The mechanics are older than the models. In classical rhetoric this is antithesis, or negative-positive parallelism, and it works by first negating a familiar assumption then replacing it with something supposedly more expansive. Shakespeare gave the archetype in Julius Caesar: "The fault, dear Brutus, is not in our stars, but in ourselves." Human writers use the move as a high-impact device deployed sparingly, because the whole effect depends on restraint. Language models do not have that governor, so they apply the structure whether the subject is a recipe, a bug fix, or a business report.

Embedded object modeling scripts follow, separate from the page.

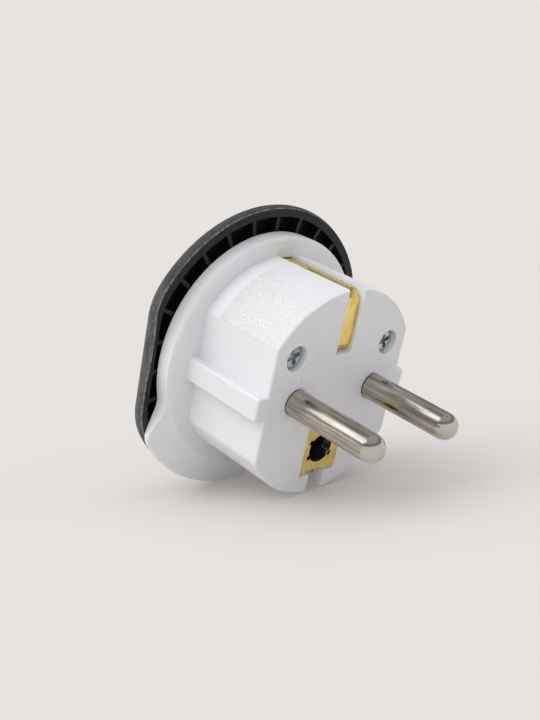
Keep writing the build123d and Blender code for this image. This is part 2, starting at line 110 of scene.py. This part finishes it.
def plug_axes():
    """Turn and origin (metres) of the plug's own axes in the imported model's frame."""
    mounts = {mount["name"]: mount for mount in frame["record"]["mounts"]}
    axis = mounts["pin_live"]["axis"]
    turn = math.atan2(-axis[1], axis[2])
    up = Vector((0, math.cos(turn), math.sin(turn)))
    return turn, Vector(mounts["plug_face"]["pos_m"]) - FACE_MOUNT_HEIGHT * MM * up


PLUG_TURN, PLUG_ORIGIN = plug_axes()


def set_input(tree, socket, value):
    """Links a socket to an input, or sets the input to a plain value."""
    if isinstance(value, bpy.types.NodeSocket):
        tree.links.new(value, socket)
    else:
        socket.default_value = value


def add(tree, kind, inputs=None, **settings):
    """Adds a node with its inputs and settings."""
    made = tree.nodes.new(kind)
    for name, value in settings.items():
        setattr(made, name, value)
    for name, value in (inputs or {}).items():
        set_input(tree, made.inputs[name], value)
    return made


def calc(tree, operation, *values):
    """One sum on numbers or sockets."""
    return add(tree, "ShaderNodeMath", dict(enumerate(values)), operation=operation).outputs[0]


def times(tree, first, *others):
    """The product of numbers or sockets."""
    for other in others:
        first = calc(tree, "MULTIPLY", first, other)
    return first


def dot(tree, vector, direction):
    """How far a vector goes along a fixed direction."""
    inputs = {0: vector, 1: direction}
    return add(tree, "ShaderNodeVectorMath", inputs, operation="DOT_PRODUCT").outputs["Value"]


def ramp(tree, value, low, high, out_low=0.0, out_high=1.0):
    """A smooth step of a value from one level to another."""
    inputs = {"Value": value, "From Min": low, "From Max": high}
    inputs |= {"To Min": out_low, "To Max": out_high}
    return add(tree, "ShaderNodeMapRange", inputs, interpolation_type="SMOOTHSTEP").outputs[0]


def blend(tree, factor, first, second):
    """Mixes two colours."""
    mixer = add(tree, "ShaderNodeMix", {"Factor": factor, 6: first, 7: second}, data_type="RGBA")
    return mixer.outputs[2]


def plug_space(tree):
    """The surface point in the plug's own axes, in millimetres."""
    place = add(tree, "ShaderNodeTexCoord").outputs["Object"]
    shift = -(Matrix.Rotation(-PLUG_TURN, 3, "X") @ PLUG_ORIGIN) / MM
    scale = (1 / MM, 1 / MM, 1 / MM)
    inputs = {"Vector": place, "Location": shift, "Rotation": (-PLUG_TURN, 0, 0), "Scale": scale}
    return add(tree, "ShaderNodeMapping", inputs).outputs[0]


def stretch(tree, vector, scale):
    """Scales a vector, for grain that is longer one way than another."""
    return add(tree, "ShaderNodeMapping", {"Vector": vector, "Scale": scale}).outputs[0]


def noise(tree, vector, scale, detail, roughness, distortion=0.0):
    """A noise value from 0 to 1, with its scale per millimetre."""
    inputs = {"Vector": vector, "Scale": scale, "Detail": detail}
    inputs |= {"Roughness": roughness, "Distortion": distortion}
    return add(tree, "ShaderNodeTexNoise", inputs).outputs[0]


def parts_of(tree, vector):
    """The three numbers of a vector."""
    return add(tree, "ShaderNodeSeparateXYZ", {"Vector": vector}).outputs


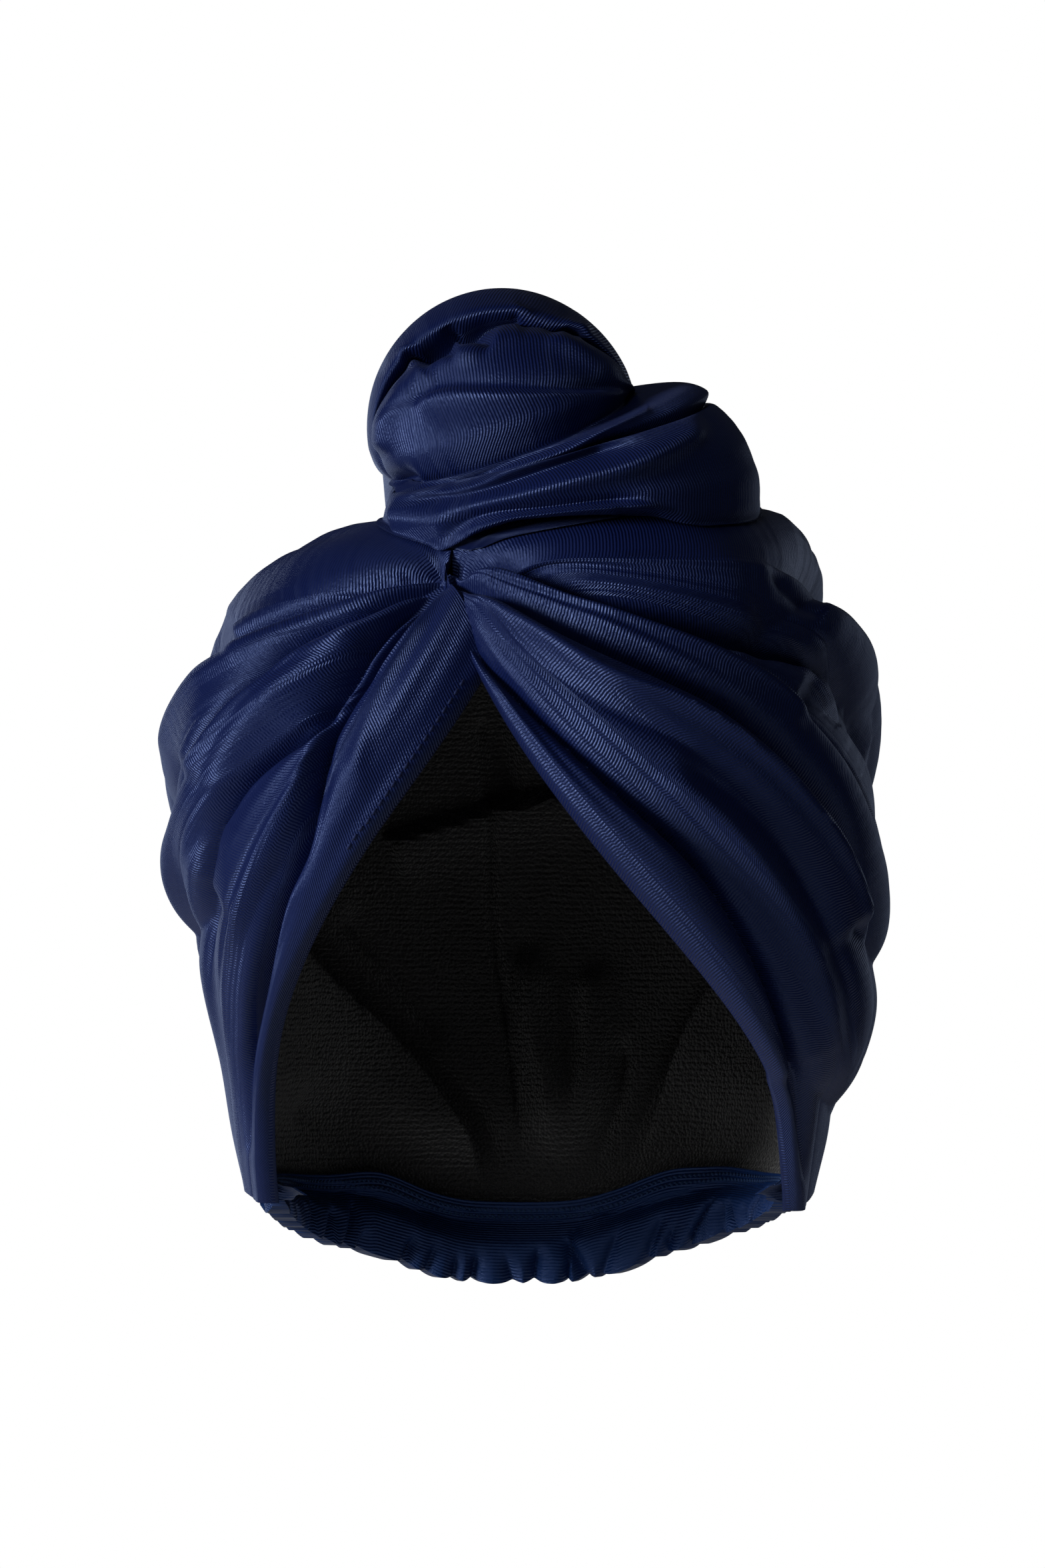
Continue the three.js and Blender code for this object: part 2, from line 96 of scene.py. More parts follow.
# Fold lines from the face opening to the seam down the back: where each starts, the two places it
# passes and its turn at the rim, then bulge (mm), lean, start and sharpness of the fold after it.
LINE_COLUMNS = "turn0 rise0 turn1 rise1 turn2 rise2 rim bulge lean start sharp"
LEFT_LINES = table(
    LINE_COLUMNS,
    (-5, 33, -24, 3, -46, -24, -72, 2.5, 0.5, 0, 0.8),
    (*KNOT, -29, 16, -51, -21, -79, 4, 0.6, 0, 0.7),
    (*KNOT, -34, 15, -62, -20, -88, 5, 0.5, 0.15, 0.8),
    (*KNOT, -43, 15, -84, -11, -108, 8, 0.5, 0.05, 0.75),
    (*KNOT, -56, 22, -104, -4, -124, 8, 0.5, 0, 0.65),
    (*KNOT, -76, 34, -124, 10, -143, 7, 0.45, 0, 0.65),
    (*KNOT, -124, 58, -150, 4, -162, 5, 0.5, 0.1, 0.8),
    (-16.9, 47, -179.6, 69, -179.6, 5, -179.6, 0, 0.5, 0, 1),
)
RIGHT_LINES = table(
    LINE_COLUMNS,
    (*KNOT, 6, 8, 36, -23.5, 75.5, 3, 0.5, 0, 0.8),
    (*KNOT, 12.5, 12, 46, -18, 82, 6, 0.7, 0, 0.75),
    (*KNOT, 30, 22, 70, -12, 93, 7, 0.6, 0, 0.65),
    (*KNOT, 44, 28, 92, -4, 114, 4, 0.5, 0.15, 0.75),
    (*KNOT, 62, 31, 112, 3, 135, 16, 0.4, 0, 0.6),
    (*KNOT, 66, 42, 124, 30, 152, 19, 0.35, 0, 0.6),
    (*KNOT, 96, 66, 152, 18, 167, 5, 0.5, 0, 0.8),
    (-16.6, 47, 179.6, 69, 179.6, 5, 179.6, 0, 0.5, 0, 1),
)
# A fold grows up to the first share of its length, sinks from the second on and keeps this much
# of its bulge at the rim. From the last share on, it stands out level.
RISE_SHARE, FALL_SHARE, RIM_BULGE, LEVEL_FROM = 0.34, 0.62, 0.22, 0.7
GROW_POWER = 0.8
FLAP = Named(along=(0.15, 0.5), folds=(2, 6))  # where a panel's lap at the knot ends

# ---- small maths

CREASE_POWER = 1.3


def mix(a, b, t):
    return a + (b - a) * t


def ease(value, start, end):
    t = np.clip((value - start) / (end - start), 0, 1)
    return t * t * (3 - 2 * t)


def unit(v):
    return v / np.linalg.norm(v, axis=-1, keepdims=True)


def direction(turn, rise):
    turn, rise = np.radians(turn), np.radians(rise)
    level = np.cos(rise)
    return np.stack([np.sin(turn) * level, -np.cos(turn) * level, np.sin(rise) + 0 * turn], -1)


def look_up(keys, values, place):
    """Smooth value at a place among keys and their values."""
    keys, values = np.asarray(keys, float), np.asarray(values, float)
    steps = np.diff(values) / np.diff(keys)
    slopes = np.concatenate([steps[:1], (values[2:] - values[:-2]) / (keys[2:] - keys[:-2]), steps[-1:]])
    at = np.clip(place, keys[0], keys[-1])
    k = np.clip(np.searchsorted(keys, at) - 1, 0, len(keys) - 2)
    span = keys[k + 1] - keys[k]
    t = (at - keys[k]) / span
    straight = mix(values[k], values[k + 1], t * t * (3 - 2 * t))
    return straight + t * (1 - t) * span * ((1 - t) * slopes[k] - t * slopes[k + 1])


def through(values, places):
    """Points of a smooth curve through values; whole places are the values themselves."""
    padded = np.concatenate([[2 * values[0] - values[1]], values, [2 * values[-1] - values[-2]]])
    k = np.clip(np.floor(places).astype(int), 0, len(values) - 2)
    t = (places - k)[:, None]
    a, b, c, d = (padded[k + n] for n in range(4))
    curved = (2 * a - 5 * b + 4 * c - d) * t ** 2 + (3 * b - a - 3 * c + d) * t ** 3
    return 0.5 * (2 * b + (c - a) * t + curved)


def crease_shape(off):
    """A sharp valley's profile, off being counted in its widths."""
    return np.exp(-np.abs(off) ** CREASE_POWER)


def lobe(across, lean):
    """0 to 1 and back to 0 over a fold; lean is how far across its crest lies."""
    half = np.where(across < lean, across / lean, 1 + (across - lean) / (1 - lean))
    return np.clip(np.sin(half * np.pi / 2), 0, 1)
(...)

The scale is now measurable. The Atlantic cites a Washington Post dataset in which variations of "not just X, but Y" appeared in roughly 6% of all July messages, an unusually large share for a single rhetorical shape. It also cites Barron's tallying the same construction in Fortune 500 filings, where it climbed from 50 in 2023 to over 200 in 2025. The reporting adds that cognitive psychologists have tested this shape since at least 2003 and found that readers process the negated noun first, so the framing may land less crisply than the writer intends even when a human is the one using it.

The honest caveat sits in the headline. The Atlantic calls the tic mysterious because the piece does not offer a clean mechanistic answer for what in pretraining or fine-tuning drives models so hard toward this shape, and it does not settle whether prompting a model away from the construction actually suppresses it or just pushes it into a different sentence. Take the specifics as reported, not settled.

For anyone drafting a shareholder letter, an earnings script, or a launch blog, the takeaway is the smaller one. The construction has flipped its polarity in the reader's mind. Overused, it advertises machine authorship rather than emphasis, and stripping it from a draft may be the cheapest voice edit a comms team can make this year.